## Set problem
Will you return, word for word, only the lines from the top of the data below down to and including the one with "self.length = 0.0"?

## Source excerpt

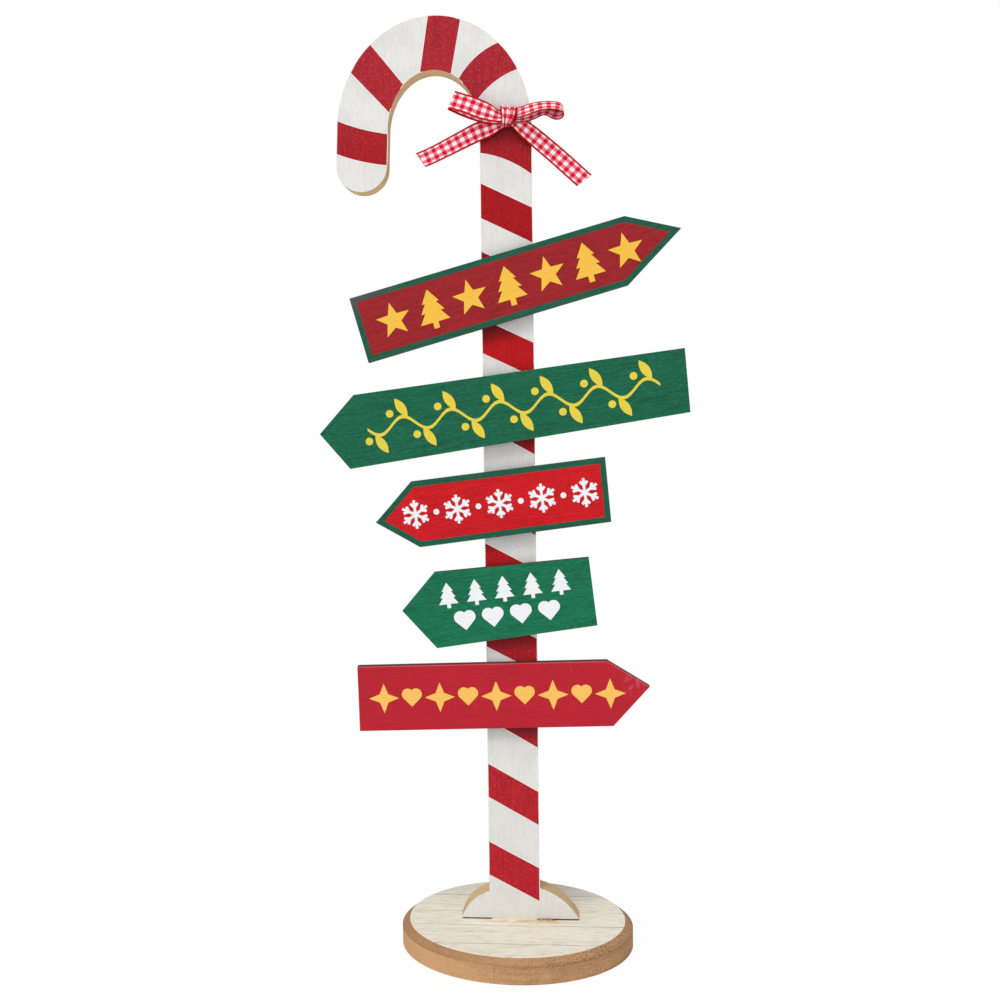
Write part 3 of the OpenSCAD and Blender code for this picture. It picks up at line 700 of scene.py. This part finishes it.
class Cloth:
    """Closed strips of ribbon that end up in one mesh."""

    def __init__(self):
        self.points, self.faces, self.uvs = [], [], []
        self.length = 0.0

    def strip(self, stations, gathers, fade, seed, ragged=0.0, columns=28):
        """Lays a ribbon between two edges; gathers holds the depth of its folds at the
        first and the last end, which die out over fade millimetres."""
        first = smooth([at_depth(a) for a, b in stations])
        second = smooth([at_depth(b) for a, b in stations])
        middle = (first + second) / 2
        steps = np.linalg.norm(np.diff(middle, axis=0), axis=1)
        run = np.concatenate([[0], np.cumsum(steps)])
        along = unit(np.gradient(middle, axis=0))
        across = second - first
        u = np.linspace(0, 1, columns + 1)
        depth = (gathers[0] * np.exp(-(run / fade) ** 2)
                 + gathers[1] * np.exp(-((run[-1] - run) / fade) ** 2))
        folds = np.outer(depth, np.cos(2 * math.pi * FOLDS * u + seed))
        grid = first[:, None] + across[:, None] * u[None, :, None]
        grid = grid + unit(np.cross(along, across))[:, None] * folds[:, :, None]
        if ragged:
            rng = random.Random(seed + 5)
            for j in range(columns + 1):
                grid[-1, j] += along[-1] * ragged * (rng.random() - RAGGED_INWARD)
        # How far along the ribbon each point lies: the checks stay square to its run
        ahead = run[:, None] + np.einsum("ijk,ik->ij", grid - middle[:, None], along)
        self.add_slab(grid, u, (ahead + self.length) / RIBBON_W)
        self.length += run[-1]

    def add_slab(self, grid, u, v):
        """Adds the closed slab whose middle is the grid; u and v say where each point
        lies across and along the ribbon."""
        face = unit(np.cross(np.gradient(grid, axis=0), np.gradient(grid, axis=1)))
        rows, width = grid.shape[:2]
        start = len(self.points)
        for side in (0.5, -0.5):
            self.points.extend((grid + face * RIBBON_T * side).reshape(-1, 3))

        def add(*corners):
            self.faces.append([start + (side * rows + i) * width + j for i, j, side in corners])
            self.uvs.extend([(u[j], v[i, j]) for i, j, side in corners])

        last, edge = rows - 1, width - 1
        for i in range(last):
            for j in range(edge):
                add((i, j, 0), (i + 1, j, 0), (i + 1, j + 1, 0), (i, j + 1, 0))
                add((i, j, 1), (i, j + 1, 1), (i + 1, j + 1, 1), (i + 1, j, 1))
            add((i, 0, 0), (i, 0, 1), (i + 1, 0, 1), (i + 1, 0, 0))
            add((i, edge, 0), (i + 1, edge, 0), (i + 1, edge, 1), (i, edge, 1))
        for j in range(edge):
            add((0, j, 0), (0, j + 1, 0), (0, j + 1, 1), (0, j, 1))
            add((last, j, 0), (last, j, 1), (last, j + 1, 1), (last, j + 1, 0))

    def object(self, name):
        """The mesh object of all the strips so far."""
        mesh = bpy.data.meshes.new(name)
        mesh.from_pydata([tuple(p * MM) for p in self.points], [], self.faces)
        layer = mesh.uv_layers.new(name="weave")
        for i, uv in enumerate(self.uvs):
            layer.data[i].uv = uv
        for polygon in mesh.polygons:
            polygon.use_smooth = True
        piece = bpy.data.objects.new(name, mesh)
        bpy.context.scene.collection.objects.link(piece)
        return piece


# The ribbon's weave, in shares of its width: the selvedge, the width of the red bands
# along it, which is also how far they lie from its middle, the width of those across
# it, and how soft the borders are
SELVEDGE = 0.1
BAND_ALONG = 0.2
BAND_ACROSS = 0.245
BAND_SOFT = 0.03
RIM_SOFT = 0.005
# How near the next fold has to be for painted shade in a crease, in metres
CREASE_SHADE_REACH = 0.004


def gingham():
    """Red and white checks between two red selvedges, from the strip's own u and v, with
    painted shade in the creases.
    """
    g = Graph("gingham_ribbon")
    white, pink, red = rgb(253, 241, 245), rgb(232, 122, 138), rgb(216, 0, 20)
    selvedge_red, crease_shade_red = rgb(190, 0, 16), rgb(172, 4, 22)
    u, v = g.axes("UV")[:2]
    away = g.apart(u, 0.5)
    along = g.ramp(g.apart(away, BAND_ALONG), (BAND_ALONG - BAND_SOFT) / 2,
                   (BAND_ALONG + BAND_SOFT) / 2, 1, 0)
    part = g.math("FRACT", g.times(v, 0.5 / BAND_ACROSS))
    across = g.times(g.ramp(part, 0.5 - BAND_SOFT, 0.5 + BAND_SOFT),
                     g.ramp(part, 1 - BAND_SOFT, 1.0, 1.0, 0.0))
    rim = g.ramp(away, 0.5 - SELVEDGE - RIM_SOFT, 0.5 - SELVEDGE + RIM_SOFT)
    red_share = g.larger(g.times(g.plus(along, across), 0.5), rim)
    tone = g.mix(g.ramp(red_share, 0.05, 0.5), white, pink)
    tone = g.mix(g.ramp(red_share, 0.5, 0.95), tone, red)
    tone = g.mix(rim, tone, selvedge_red)
    threads = g.noise((2600, 2600, 2600), detail=2.0)
    tone = g.mix(g.ramp(threads, 0.5, 0.7, 0.0, 0.15), tone, toned(pink, 0.6))
    # Painted shade: a deeper red where another fold lies near
    feeler = g.add("AmbientOcclusion", {"Distance": CREASE_SHADE_REACH}, samples=8)
    crease_shade = g.ramp(feeler.outputs["AO"], 0.2, 0.7, 0.9, 0.0)
    tone = g.mix(crease_shade, tone, crease_shade_red)
    return g.finish(tone, roughness=0.8, height=threads, depth=0.0001, specular=0.1)


def make_bow():
    """The tied ribbon, which stands in for the solid bow."""
    cloth = Cloth()
    cloth.strip(LEFT_LOOP, gathers=(0.9, 0.7), fade=7.0, seed=1)
    cloth.strip(RIGHT_LOOP, gathers=(0.8, 0.6), fade=6.0, seed=2)
    cloth.strip(LEFT_TAIL, gathers=(0.6, 0.0), fade=6.0, seed=3, ragged=1.2)
    cloth.strip(RIGHT_TAIL, gathers=(0.6, 0.0), fade=6.0, seed=4, ragged=0.9)
    cloth.strip(KNOT, gathers=(0.27, 0.27), fade=60.0, seed=0, columns=48)
    bow = cloth.object("gingham_bow")
    bow.data.materials.append(gingham())
    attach(bow, "root")
    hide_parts("ribbon_bow")


make_bow()

FLOOR_SIDE = 12
# How much of the floor's look is plain white near the base, and the distances from its
# middle between which that grows to all of it; the rest is lit floor with a shadow
FLOOR_WHITE = 0.94
SHADOW_REACH = (0.07, 0.13)
# The sky's light, and the white that the camera sees instead of it
SKY = (0.97, 0.98, 1.0, 1)
SKY_STRENGTH = 0.42
WHITE = (1, 1, 1, 1)
# Each light's place, side in metres and power in watts; all aim at one point
LIGHTS = {
    "key": ((-1.6, -3.4, 1.3), 2.2, 24),
    "fill": ((1.2, -1.3, 0.4), 1.2, 4),
    "top": ((-1.2, -2.2, 4.2), 2.5, 104),
}
LIT_POINT = (0, 0, 0.2)


def make_stage():
    """A pale floor that fades to plain white away from the base."""
    bpy.ops.mesh.primitive_plane_add(size=FLOOR_SIDE, location=(0, 0, 0))
    floor = bpy.context.object
    floor.name = "floor"
    g = Graph("floor_paint")
    cloud = g.noise((2, 2, 2), detail=2.0)
    tone = g.mix(g.ramp(cloud, 0.3, 0.7), rgb(250, 250, 250), rgb(254, 254, 254))
    diffuse = g.add("BsdfDiffuse", {"Color": tone})
    glow = g.add("Emission", {"Color": WHITE, "Strength": 1.0})
    x, y = g.axes()[:2]
    share = g.ramp(g.diagonal(x, y), *SHADOW_REACH, FLOOR_WHITE, 1.0)
    seen = g.times(g.add("LightPath").outputs["Is Camera Ray"], share)
    floor.data.materials.append(g.put_out(g.add(
        "MixShader", {0: seen, 1: diffuse.outputs[0], 2: glow.outputs[0]})))


def make_light(name, at, side, power):
    """A square light that aims at LIT_POINT."""
    data = bpy.data.lights.new(name, "AREA")
    data.size = side
    data.energy = power
    light = bpy.data.objects.new(name, data)
    bpy.context.scene.collection.objects.link(light)
    light.location = at
    aim = Vector(LIT_POINT) - Vector(at)
    light.rotation_euler = aim.to_track_quat("-Z", "Y").to_euler()


def make_world():
    """An even sky that lights the object; the camera sees plain white."""
    world = bpy.data.worlds.new("world")
    bpy.context.scene.world = world
    world.use_nodes = True
    tree = world.node_tree
    tree.nodes.clear()
    path = tree.nodes.new("ShaderNodeLightPath")
    mixed = tree.nodes.new("ShaderNodeMixShader")
    tree.links.new(path.outputs["Is Camera Ray"], mixed.inputs[0])
    for i, (colour, strength) in enumerate(((SKY, SKY_STRENGTH), (WHITE, 1.0))):
        background = tree.nodes.new("ShaderNodeBackground")
        background.inputs["Color"].default_value = colour
        background.inputs["Strength"].default_value = strength
        tree.links.new(background.outputs[0], mixed.inputs[i + 1])
    out = tree.nodes.new("ShaderNodeOutputWorld")
    tree.links.new(mixed.outputs[0], out.inputs["Surface"])


make_stage()
make_world()
for light_name, (at, side, power) in LIGHTS.items():
    make_light(light_name, at, side, power)
bpy.context.scene.view_settings.view_transform = "Standard"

## Task output
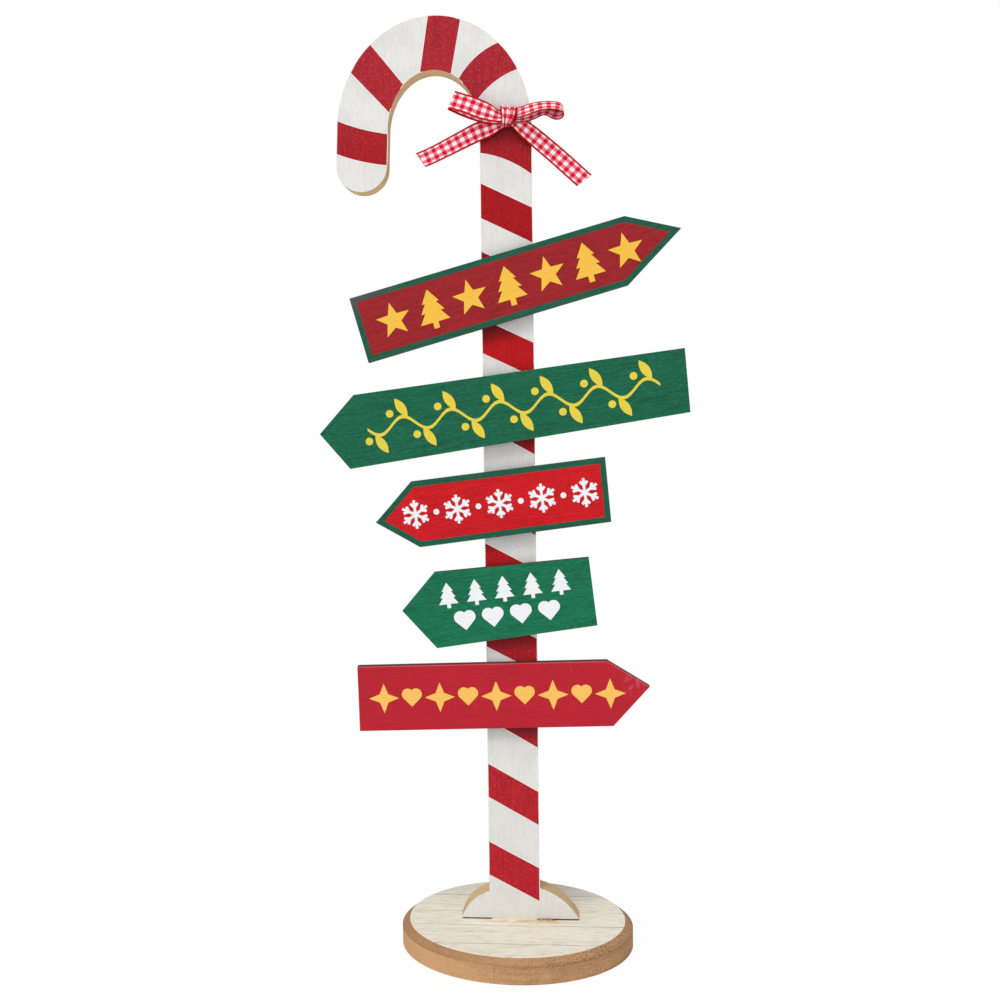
Write part 3 of the OpenSCAD and Blender code for this picture. It picks up at line 700 of scene.py. This part finishes it.
class Cloth:
    """Closed strips of ribbon that end up in one mesh."""

    def __init__(self):
        self.points, self.faces, self.uvs = [], [], []
        self.length = 0.0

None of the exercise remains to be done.